## Required task
Could every line of the data be printed exactly as it reads?

┄┄┄┄┄┄┄┄┄┄

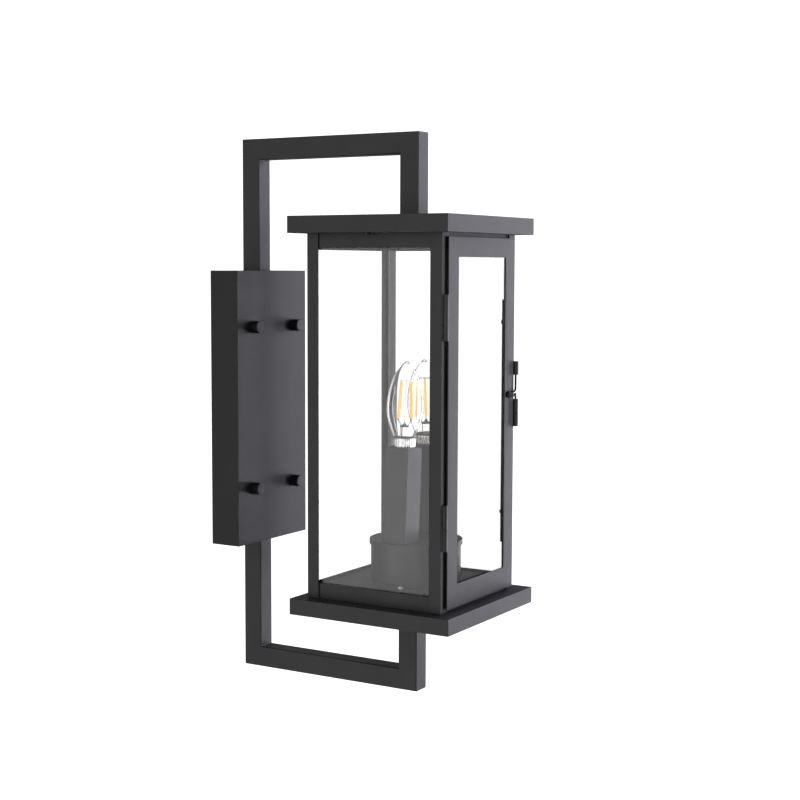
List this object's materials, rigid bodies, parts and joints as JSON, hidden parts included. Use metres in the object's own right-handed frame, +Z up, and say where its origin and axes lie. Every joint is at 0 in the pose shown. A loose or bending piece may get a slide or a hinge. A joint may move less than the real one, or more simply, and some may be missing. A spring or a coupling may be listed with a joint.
{
  "type": "outdoor wall lantern",
  "caption": "Square glazed wall lantern with a hinged front door and candle bulbs, carried on an open loop of square tube from a shallow wall box.",
  "frame": {"origin": "middle of the mounting plate's wall side, on the wall plane", "axes": "+Z up, +Y into the wall, so the lantern stands out towards -Y, +X to the right for someone facing the wall"},
  "size_m": [0.1668, 0.2769, 0.5214],
  "materials": {
    "satin_black": "satin powder coat",
    "hinge_black": "matt black",
    "grey_paint": "satin paint",
    "zinc": "zinc plated",
    "clear_glass": "clear",
    "holder_white": "glazed",
    "bulb_cap": "nickel plated",
    "filament": "phosphor coated"
  },
  "bodies": {
    "lantern_body": {"wall_box": "satin_black", "frame_back_upright": "satin_black", "frame_top_arm": "satin_black", "frame_bottom_arm": "satin_black", "frame_front_upper": "satin_black", "frame_front_lower": "satin_black", "corner_post_front_left": "satin_black", "corner_post_front_right": "satin_black", "corner_post_back_right": "satin_black", "corner_post_back_left": "satin_black", "upper_rail_left": "satin_black", "upper_rail_right": "satin_black", "upper_rail_front": "satin_black", "upper_rail_back": "satin_black", "lower_rail_left": "satin_black", "lower_rail_right": "satin_black", "lower_rail_front": "satin_black", "lower_rail_back": "satin_black", "roof_cap": "satin_black", "roof_soffit": "satin_black", "base_tray": "satin_black", "mounting_plate": "hinge_black", "soffit_screw_left": "hinge_black", "soffit_screw_right": "hinge_black", "hinge_upper_post_leaf": "hinge_black", "hinge_lower_post_leaf": "hinge_black", "floor_pan": "grey_paint", "lamp_cup": "grey_paint", "lamp_cup_lid": "grey_paint", "candle_sleeve_left": "grey_paint", "candle_sleeve_right": "grey_paint", "ground_screw": "zinc", "floor_screw": "zinc", "stud_upper_left": "zinc", "stud_upper_right": "zinc", "stud_lower_left": "zinc", "stud_lower_right": "zinc", "glass_pane_left": "clear_glass", "glass_pane_right": "clear_glass", "glass_pane_back": "clear_glass", "lampholder_left": "holder_white", "lampholder_right": "holder_white"},
    "door": {"door_frame": "satin_black", "door_pane": "clear_glass", "door_glass_strip_left": "hinge_black", "door_glass_strip_right": "hinge_black", "hinge_upper_door_leaf": "hinge_black", "hinge_lower_door_leaf": "hinge_black", "latch_knuckle_plate": "hinge_black"},
    "latch": {"latch_wire": "hinge_black"},
    "bulb_left": {"bulb_cap_left": "bulb_cap", "bulb_glass_left": "clear_glass", "filament_mount_left": "filament"},
    "bulb_right": {"bulb_cap_right": "bulb_cap", "bulb_glass_right": "clear_glass", "filament_mount_right": "filament"},
    "knob_upper_left": {"knob_nut_upper_left": "satin_black"},
    "knob_upper_right": {"knob_nut_upper_right": "satin_black"},
    "knob_lower_left": {"knob_nut_lower_left": "satin_black"},
    "knob_lower_right": {"knob_nut_lower_right": "satin_black"}
  },
  "joints": [
    {"name": "door_swing", "type": "hinge", "parent": "lantern_body", "child": "door", "pos_m": [-0.0675, -0.2646, 0], "axis": [0, 0, -1], "range_deg": [0, 110]},
    {"name": "latch_swing", "type": "hinge", "parent": "door", "child": "latch", "pos_m": [0.0664, -0.2656, 0.0175], "axis": [0, 0, 1], "range_deg": [0, 150]},
    {"name": "bulb_left_unscrew", "type": "slide", "parent": "lantern_body", "child": "bulb_left", "axis": [0.0663, 0, 0.9978], "range_m": [0, 0.017]},
    {"name": "bulb_right_unscrew", "type": "slide", "parent": "lantern_body", "child": "bulb_right", "axis": [-0.0663, 0, 0.9978], "range_m": [0, 0.017]},
    {"name": "knob_upper_left_turn", "type": "hinge", "parent": "lantern_body", "child": "knob_upper_left", "pos_m": [-0.0337, -0.038, 0.0783], "axis": [0, -1, 0], "continuous": true},
    {"name": "knob_upper_right_turn", "type": "hinge", "parent": "lantern_body", "child": "knob_upper_right", "pos_m": [0.0337, -0.038, 0.0783], "axis": [0, -1, 0], "continuous": true},
    {"name": "knob_lower_left_turn", "type": "hinge", "parent": "lantern_body", "child": "knob_lower_left", "pos_m": [-0.0337, -0.038, -0.0783], "axis": [0, -1, 0], "continuous": true},
    {"name": "knob_lower_right_turn", "type": "hinge", "parent": "lantern_body", "child": "knob_lower_right", "pos_m": [0.0337, -0.038, -0.0783], "axis": [0, -1, 0], "continuous": true}
  ]
}
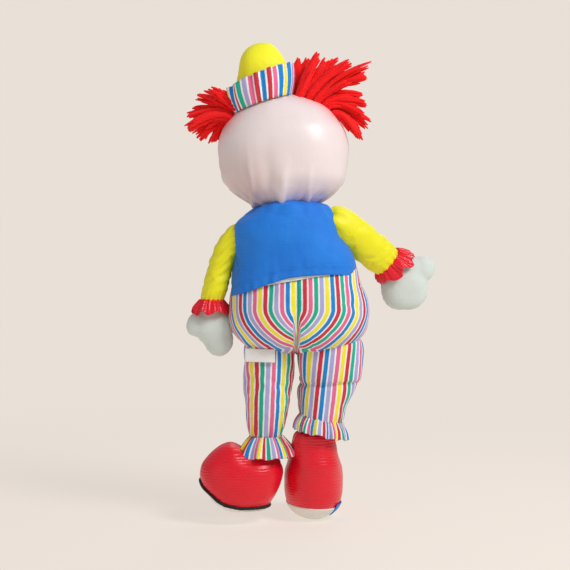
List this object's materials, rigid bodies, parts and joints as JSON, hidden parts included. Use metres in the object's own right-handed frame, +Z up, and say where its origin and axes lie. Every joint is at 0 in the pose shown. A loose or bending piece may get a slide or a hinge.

┄┄┄┄┄┄┄┄┄┄

## Answer to this problem
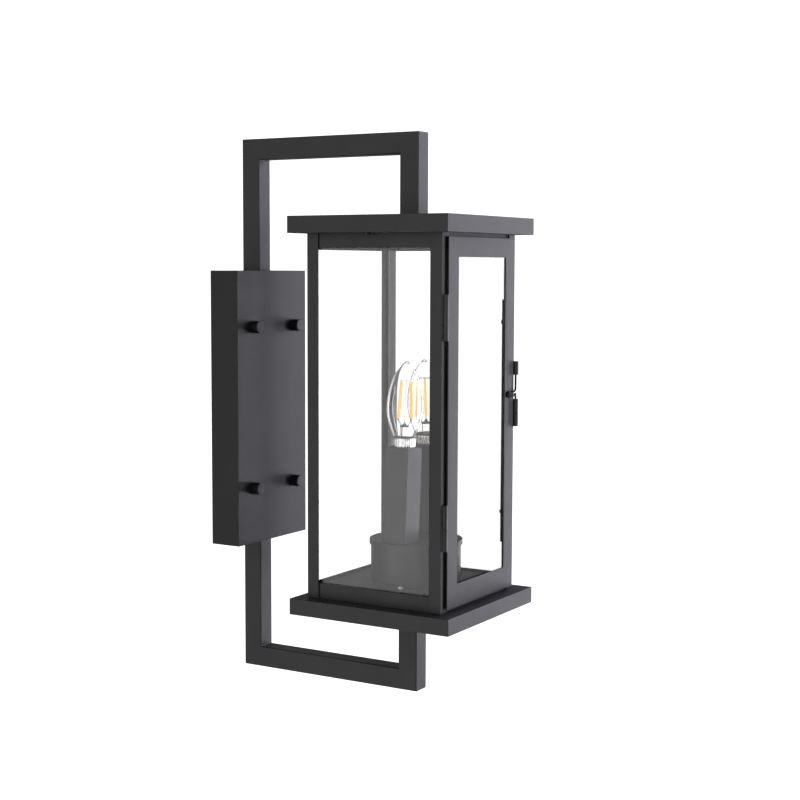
List this object's materials, rigid bodies, parts and joints as JSON, hidden parts included. Use metres in the object's own right-handed frame, +Z up, and say where its origin and axes lie. Every joint is at 0 in the pose shown. A loose or bending piece may get a slide or a hinge. A joint may move less than the real one, or more simply, and some may be missing. A spring or a coupling may be listed with a joint.
{
  "type": "outdoor wall lantern",
  "caption": "Square glazed wall lantern with a hinged front door and candle bulbs, carried on an open loop of square tube from a shallow wall box.",
  "frame": {"origin": "middle of the mounting plate's wall side, on the wall plane", "axes": "+Z up, +Y into the wall, so the lantern stands out towards -Y, +X to the right for someone facing the wall"},
  "size_m": [0.1668, 0.2769, 0.5214],
  "materials": {
    "satin_black": "satin powder coat",
    "hinge_black": "matt black",
    "grey_paint": "satin paint",
    "zinc": "zinc plated",
    "clear_glass": "clear",
    "holder_white": "glazed",
    "bulb_cap": "nickel plated",
    "filament": "phosphor coated"
  },
  "bodies": {
    "lantern_body": {"wall_box": "satin_black", "frame_back_upright": "satin_black", "frame_top_arm": "satin_black", "frame_bottom_arm": "satin_black", "frame_front_upper": "satin_black", "frame_front_lower": "satin_black", "corner_post_front_left": "satin_black", "corner_post_front_right": "satin_black", "corner_post_back_right": "satin_black", "corner_post_back_left": "satin_black", "upper_rail_left": "satin_black", "upper_rail_right": "satin_black", "upper_rail_front": "satin_black", "upper_rail_back": "satin_black", "lower_rail_left": "satin_black", "lower_rail_right": "satin_black", "lower_rail_front": "satin_black", "lower_rail_back": "satin_black", "roof_cap": "satin_black", "roof_soffit": "satin_black", "base_tray": "satin_black", "mounting_plate": "hinge_black", "soffit_screw_left": "hinge_black", "soffit_screw_right": "hinge_black", "hinge_upper_post_leaf": "hinge_black", "hinge_lower_post_leaf": "hinge_black", "floor_pan": "grey_paint", "lamp_cup": "grey_paint", "lamp_cup_lid": "grey_paint", "candle_sleeve_left": "grey_paint", "candle_sleeve_right": "grey_paint", "ground_screw": "zinc", "floor_screw": "zinc", "stud_upper_left": "zinc", "stud_upper_right": "zinc", "stud_lower_left": "zinc", "stud_lower_right": "zinc", "glass_pane_left": "clear_glass", "glass_pane_right": "clear_glass", "glass_pane_back": "clear_glass", "lampholder_left": "holder_white", "lampholder_right": "holder_white"},
    "door": {"door_frame": "satin_black", "door_pane": "clear_glass", "door_glass_strip_left": "hinge_black", "door_glass_strip_right": "hinge_black", "hinge_upper_door_leaf": "hinge_black", "hinge_lower_door_leaf": "hinge_black", "latch_knuckle_plate": "hinge_black"},
    "latch": {"latch_wire": "hinge_black"},
    "bulb_left": {"bulb_cap_left": "bulb_cap", "bulb_glass_left": "clear_glass", "filament_mount_left": "filament"},
    "bulb_right": {"bulb_cap_right": "bulb_cap", "bulb_glass_right": "clear_glass", "filament_mount_right": "filament"},
    "knob_upper_left": {"knob_nut_upper_left": "satin_black"},
    "knob_upper_right": {"knob_nut_upper_right": "satin_black"},
    "knob_lower_left": {"knob_nut_lower_left": "satin_black"},
    "knob_lower_right": {"knob_nut_lower_right": "satin_black"}
  },
  "joints": [
    {"name": "door_swing", "type": "hinge", "parent": "lantern_body", "child": "door", "pos_m": [-0.0675, -0.2646, 0], "axis": [0, 0, -1], "range_deg": [0, 110]},
    {"name": "latch_swing", "type": "hinge", "parent": "door", "child": "latch", "pos_m": [0.0664, -0.2656, 0.0175], "axis": [0, 0, 1], "range_deg": [0, 150]},
    {"name": "bulb_left_unscrew", "type": "slide", "parent": "lantern_body", "child": "bulb_left", "axis": [0.0663, 0, 0.9978], "range_m": [0, 0.017]},
    {"name": "bulb_right_unscrew", "type": "slide", "parent": "lantern_body", "child": "bulb_right", "axis": [-0.0663, 0, 0.9978], "range_m": [0, 0.017]},
    {"name": "knob_upper_left_turn", "type": "hinge", "parent": "lantern_body", "child": "knob_upper_left", "pos_m": [-0.0337, -0.038, 0.0783], "axis": [0, -1, 0], "continuous": true},
    {"name": "knob_upper_right_turn", "type": "hinge", "parent": "lantern_body", "child": "knob_upper_right", "pos_m": [0.0337, -0.038, 0.0783], "axis": [0, -1, 0], "continuous": true},
    {"name": "knob_lower_left_turn", "type": "hinge", "parent": "lantern_body", "child": "knob_lower_left", "pos_m": [-0.0337, -0.038, -0.0783], "axis": [0, -1, 0], "continuous": true},
    {"name": "knob_lower_right_turn", "type": "hinge", "parent": "lantern_body", "child": "knob_lower_right", "pos_m": [0.0337, -0.038, -0.0783], "axis": [0, -1, 0], "continuous": true}
  ]
}
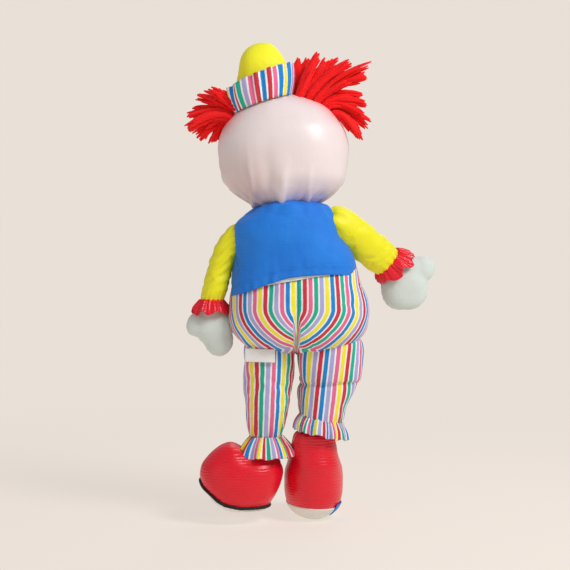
List this object's materials, rigid bodies, parts and joints as JSON, hidden parts included. Use metres in the object's own right-handed frame, +Z up, and say where its origin and axes lie. Every joint is at 0 in the pose shown. A loose or bending piece may get a slide or a hinge.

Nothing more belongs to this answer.